THE INPUT:
★ ★ ★ ★ ★ ★ ★
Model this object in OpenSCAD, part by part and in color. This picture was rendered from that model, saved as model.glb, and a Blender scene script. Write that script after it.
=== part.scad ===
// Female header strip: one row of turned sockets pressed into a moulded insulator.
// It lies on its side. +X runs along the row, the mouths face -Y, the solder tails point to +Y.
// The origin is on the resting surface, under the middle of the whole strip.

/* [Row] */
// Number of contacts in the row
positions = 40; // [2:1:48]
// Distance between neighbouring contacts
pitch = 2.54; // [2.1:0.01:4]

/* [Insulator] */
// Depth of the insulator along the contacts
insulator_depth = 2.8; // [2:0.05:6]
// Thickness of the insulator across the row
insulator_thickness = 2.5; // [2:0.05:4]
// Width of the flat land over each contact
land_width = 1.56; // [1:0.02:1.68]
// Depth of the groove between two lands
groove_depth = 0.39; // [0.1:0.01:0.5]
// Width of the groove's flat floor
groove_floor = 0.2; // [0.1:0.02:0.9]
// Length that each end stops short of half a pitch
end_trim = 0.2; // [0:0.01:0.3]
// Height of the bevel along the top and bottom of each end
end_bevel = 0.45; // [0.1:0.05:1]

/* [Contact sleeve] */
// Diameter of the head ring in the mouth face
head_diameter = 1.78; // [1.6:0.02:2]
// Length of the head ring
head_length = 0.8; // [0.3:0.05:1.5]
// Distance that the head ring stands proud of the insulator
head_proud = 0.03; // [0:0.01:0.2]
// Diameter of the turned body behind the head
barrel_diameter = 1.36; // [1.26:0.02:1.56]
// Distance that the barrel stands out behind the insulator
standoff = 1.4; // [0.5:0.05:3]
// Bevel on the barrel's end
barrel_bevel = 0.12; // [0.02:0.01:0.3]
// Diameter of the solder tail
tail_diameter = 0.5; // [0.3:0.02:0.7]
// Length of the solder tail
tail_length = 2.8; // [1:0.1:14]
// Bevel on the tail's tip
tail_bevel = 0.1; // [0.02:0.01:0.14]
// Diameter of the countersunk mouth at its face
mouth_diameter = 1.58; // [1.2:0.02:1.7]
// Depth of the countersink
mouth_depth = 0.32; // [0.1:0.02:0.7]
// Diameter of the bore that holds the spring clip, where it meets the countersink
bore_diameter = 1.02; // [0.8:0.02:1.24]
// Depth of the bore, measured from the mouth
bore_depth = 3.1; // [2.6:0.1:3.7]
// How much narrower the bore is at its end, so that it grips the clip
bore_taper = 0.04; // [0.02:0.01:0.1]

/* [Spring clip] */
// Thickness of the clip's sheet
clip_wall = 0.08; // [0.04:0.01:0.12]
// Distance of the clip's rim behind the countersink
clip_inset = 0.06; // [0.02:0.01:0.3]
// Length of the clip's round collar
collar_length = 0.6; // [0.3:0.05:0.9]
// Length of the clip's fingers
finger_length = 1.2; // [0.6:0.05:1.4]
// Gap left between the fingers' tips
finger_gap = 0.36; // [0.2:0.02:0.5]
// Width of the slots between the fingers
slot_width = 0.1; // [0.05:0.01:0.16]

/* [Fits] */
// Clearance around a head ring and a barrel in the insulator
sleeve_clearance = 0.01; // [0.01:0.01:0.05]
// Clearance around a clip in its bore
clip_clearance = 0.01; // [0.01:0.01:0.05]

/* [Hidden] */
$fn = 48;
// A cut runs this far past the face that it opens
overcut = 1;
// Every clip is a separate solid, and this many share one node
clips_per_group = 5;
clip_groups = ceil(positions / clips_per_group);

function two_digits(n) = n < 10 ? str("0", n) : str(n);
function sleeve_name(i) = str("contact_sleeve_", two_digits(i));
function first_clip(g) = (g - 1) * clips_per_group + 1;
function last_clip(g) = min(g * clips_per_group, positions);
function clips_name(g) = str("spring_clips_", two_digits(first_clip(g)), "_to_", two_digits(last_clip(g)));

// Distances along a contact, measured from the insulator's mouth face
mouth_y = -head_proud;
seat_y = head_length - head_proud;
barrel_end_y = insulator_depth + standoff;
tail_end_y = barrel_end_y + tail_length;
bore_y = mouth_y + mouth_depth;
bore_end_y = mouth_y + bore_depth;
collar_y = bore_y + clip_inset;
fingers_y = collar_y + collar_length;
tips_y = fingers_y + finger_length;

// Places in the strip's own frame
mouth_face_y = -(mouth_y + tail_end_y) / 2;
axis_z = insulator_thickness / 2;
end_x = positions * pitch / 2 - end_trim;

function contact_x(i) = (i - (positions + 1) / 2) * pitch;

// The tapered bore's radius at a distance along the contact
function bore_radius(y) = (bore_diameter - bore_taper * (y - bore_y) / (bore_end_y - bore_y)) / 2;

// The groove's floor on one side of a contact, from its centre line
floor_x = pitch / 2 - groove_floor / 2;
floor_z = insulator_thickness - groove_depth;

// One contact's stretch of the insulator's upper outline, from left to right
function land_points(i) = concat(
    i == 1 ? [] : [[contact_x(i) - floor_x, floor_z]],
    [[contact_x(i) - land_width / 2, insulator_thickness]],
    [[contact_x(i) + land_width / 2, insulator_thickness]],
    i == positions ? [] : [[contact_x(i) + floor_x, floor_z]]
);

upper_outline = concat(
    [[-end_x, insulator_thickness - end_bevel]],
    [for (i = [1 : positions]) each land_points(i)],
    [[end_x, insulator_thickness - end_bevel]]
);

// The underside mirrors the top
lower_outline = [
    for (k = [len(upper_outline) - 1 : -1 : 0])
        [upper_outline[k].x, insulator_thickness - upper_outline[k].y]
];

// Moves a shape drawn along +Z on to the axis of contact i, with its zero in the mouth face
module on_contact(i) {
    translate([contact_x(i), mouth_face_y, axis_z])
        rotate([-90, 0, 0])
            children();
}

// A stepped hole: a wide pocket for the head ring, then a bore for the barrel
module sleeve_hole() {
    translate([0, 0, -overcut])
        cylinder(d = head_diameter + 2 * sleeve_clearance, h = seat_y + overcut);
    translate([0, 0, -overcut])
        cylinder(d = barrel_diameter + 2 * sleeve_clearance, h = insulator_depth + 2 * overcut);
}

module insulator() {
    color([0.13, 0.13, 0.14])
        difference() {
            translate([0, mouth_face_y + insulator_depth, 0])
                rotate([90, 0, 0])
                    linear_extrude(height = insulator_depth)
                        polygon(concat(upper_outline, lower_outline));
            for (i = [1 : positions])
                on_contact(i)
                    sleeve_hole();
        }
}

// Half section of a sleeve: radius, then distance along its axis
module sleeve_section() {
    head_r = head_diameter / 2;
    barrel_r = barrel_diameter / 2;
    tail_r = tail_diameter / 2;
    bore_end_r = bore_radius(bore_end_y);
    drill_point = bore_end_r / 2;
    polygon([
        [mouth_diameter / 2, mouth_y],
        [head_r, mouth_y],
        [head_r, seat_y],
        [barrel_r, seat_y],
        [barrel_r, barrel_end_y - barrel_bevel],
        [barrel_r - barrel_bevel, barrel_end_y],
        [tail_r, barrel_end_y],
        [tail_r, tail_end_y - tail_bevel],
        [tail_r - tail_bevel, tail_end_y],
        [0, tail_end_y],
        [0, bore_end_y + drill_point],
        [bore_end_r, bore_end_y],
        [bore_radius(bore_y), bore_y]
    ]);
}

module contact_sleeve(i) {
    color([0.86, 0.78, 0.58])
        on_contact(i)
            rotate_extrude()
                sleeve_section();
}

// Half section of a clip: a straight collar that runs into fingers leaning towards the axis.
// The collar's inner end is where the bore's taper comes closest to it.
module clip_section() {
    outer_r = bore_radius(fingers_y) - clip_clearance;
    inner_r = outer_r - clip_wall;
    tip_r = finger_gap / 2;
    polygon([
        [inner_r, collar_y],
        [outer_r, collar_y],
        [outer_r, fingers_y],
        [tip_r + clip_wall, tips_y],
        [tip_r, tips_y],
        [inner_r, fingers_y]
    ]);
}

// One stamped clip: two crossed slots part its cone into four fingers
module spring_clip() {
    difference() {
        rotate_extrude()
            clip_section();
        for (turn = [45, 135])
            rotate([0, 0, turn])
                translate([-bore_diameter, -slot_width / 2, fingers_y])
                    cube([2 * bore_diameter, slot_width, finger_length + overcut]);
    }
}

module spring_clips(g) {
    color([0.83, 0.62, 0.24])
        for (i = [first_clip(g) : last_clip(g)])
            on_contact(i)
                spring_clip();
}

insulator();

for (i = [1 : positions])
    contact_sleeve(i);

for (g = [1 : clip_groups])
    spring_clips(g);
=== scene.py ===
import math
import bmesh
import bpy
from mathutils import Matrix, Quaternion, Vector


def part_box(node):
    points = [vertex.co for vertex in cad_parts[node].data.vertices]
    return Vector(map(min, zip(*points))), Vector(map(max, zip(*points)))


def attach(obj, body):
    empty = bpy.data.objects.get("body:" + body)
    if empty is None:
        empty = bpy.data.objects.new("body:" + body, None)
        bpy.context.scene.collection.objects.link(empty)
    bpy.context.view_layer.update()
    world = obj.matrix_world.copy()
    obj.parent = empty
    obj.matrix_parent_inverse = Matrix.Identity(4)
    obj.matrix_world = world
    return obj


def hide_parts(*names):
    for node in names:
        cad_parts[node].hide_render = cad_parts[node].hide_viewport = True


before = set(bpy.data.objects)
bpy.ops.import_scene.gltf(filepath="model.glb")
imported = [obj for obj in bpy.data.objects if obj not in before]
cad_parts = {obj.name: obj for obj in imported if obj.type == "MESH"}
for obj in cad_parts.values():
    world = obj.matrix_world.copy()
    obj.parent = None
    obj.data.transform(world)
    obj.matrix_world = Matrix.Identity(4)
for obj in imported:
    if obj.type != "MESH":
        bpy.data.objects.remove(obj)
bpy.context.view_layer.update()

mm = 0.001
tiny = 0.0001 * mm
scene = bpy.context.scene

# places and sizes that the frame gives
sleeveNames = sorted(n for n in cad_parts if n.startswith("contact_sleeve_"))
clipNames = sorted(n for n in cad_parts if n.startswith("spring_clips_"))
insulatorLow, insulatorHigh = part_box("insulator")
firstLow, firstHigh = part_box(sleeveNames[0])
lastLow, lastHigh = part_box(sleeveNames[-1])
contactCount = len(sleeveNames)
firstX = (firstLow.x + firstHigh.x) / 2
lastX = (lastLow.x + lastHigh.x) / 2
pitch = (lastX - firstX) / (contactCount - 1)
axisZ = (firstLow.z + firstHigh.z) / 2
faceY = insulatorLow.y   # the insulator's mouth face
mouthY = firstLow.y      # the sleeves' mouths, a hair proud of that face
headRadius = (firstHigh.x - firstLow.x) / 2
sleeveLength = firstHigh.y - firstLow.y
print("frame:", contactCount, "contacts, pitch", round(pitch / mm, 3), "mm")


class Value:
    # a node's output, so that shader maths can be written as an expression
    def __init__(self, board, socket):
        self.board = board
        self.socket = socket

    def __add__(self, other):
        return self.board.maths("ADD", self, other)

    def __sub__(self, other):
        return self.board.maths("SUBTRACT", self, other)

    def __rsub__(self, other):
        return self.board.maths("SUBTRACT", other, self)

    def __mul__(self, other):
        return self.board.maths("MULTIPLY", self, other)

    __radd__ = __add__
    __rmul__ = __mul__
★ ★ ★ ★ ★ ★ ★
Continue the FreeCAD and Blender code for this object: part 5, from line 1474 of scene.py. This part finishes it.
★ ★ ★ ★ ★ ★ ★
EXERCISE PROMPT: Print the lines from the line with "into four fingers" to the line with "for node in" exactly, and print nothing else. Both of those lines are included.

TASK ANSWER:
// One stamped clip: two crossed slots part its cone into four fingers
module spring_clip() {
    difference() {
        rotate_extrude()
            clip_section();
        for (turn = [45, 135])
            rotate([0, 0, turn])
                translate([-bore_diameter, -slot_width / 2, fingers_y])
                    cube([2 * bore_diameter, slot_width, finger_length + overcut]);
    }
}

module spring_clips(g) {
    color([0.83, 0.62, 0.24])
        for (i = [first_clip(g) : last_clip(g)])
            on_contact(i)
                spring_clip();
}

insulator();

for (i = [1 : positions])
    contact_sleeve(i);

for (g = [1 : clip_groups])
    spring_clips(g);
=== scene.py ===
import math
import bmesh
import bpy
from mathutils import Matrix, Quaternion, Vector


def part_box(node):
    points = [vertex.co for vertex in cad_parts[node].data.vertices]
    return Vector(map(min, zip(*points))), Vector(map(max, zip(*points)))


def attach(obj, body):
    empty = bpy.data.objects.get("body:" + body)
    if empty is None:
        empty = bpy.data.objects.new("body:" + body, None)
        bpy.context.scene.collection.objects.link(empty)
    bpy.context.view_layer.update()
    world = obj.matrix_world.copy()
    obj.parent = empty
    obj.matrix_parent_inverse = Matrix.Identity(4)
    obj.matrix_world = world
    return obj


def hide_parts(*names):
    for node in names:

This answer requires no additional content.